The Legal Responsibilities of the Not-For-Profit Board
Under well-established principles of not-for-profit corporation law, a board member must meet certain standards of conduct and attention in carrying out his or her responsibilities to the organization. Several states have statutes adopting some variation of these duties, which would be used in court to determine whether a board member acted improperly. These standards are usually described as the duty of care, the duty of loyalty, and the duty of obedience.
Duty of Obedience
The duty of obedience requires board members to be faithful to the organization's mission. Although board members may exercise their own reasonable judgement concerning how the organization should best meet its mission, they are not permitted to act in a way that is inconsistent with the central goals of the organization. The rationale for this rule is based in part on the fact the not-for-profits rely heavily on the public" trust when used for the purpose for which it was given.
Duty of Care
The duty of care describes the level of competence that is expected of a board member. Although historically there has been considerable debate about whether the standard of care for a not-for-profit organization should differ from that for a for-profit corporation, today it is fairly settled that the standard of care is the same.
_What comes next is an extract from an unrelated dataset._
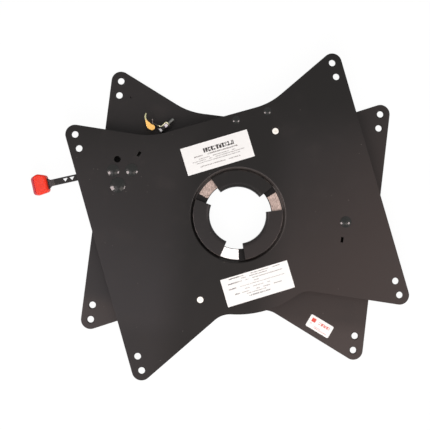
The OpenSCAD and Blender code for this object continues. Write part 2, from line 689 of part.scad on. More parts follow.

The most commonly expressed standard is that a board member owes the duty of "care that an ordinary prudent person would exercise in a like position and under similar circumstance."
Duty of Loyalty
The duty of loyalty is a standard of faithfulness to the organization. The fundamental duty of loyalty owed by a board member is the duty to give undivided allegiance to the organization when making decisions affecting the organization. This means that a board member can never use information obtained as a member for personal gain, but must act in the best interests of the organization.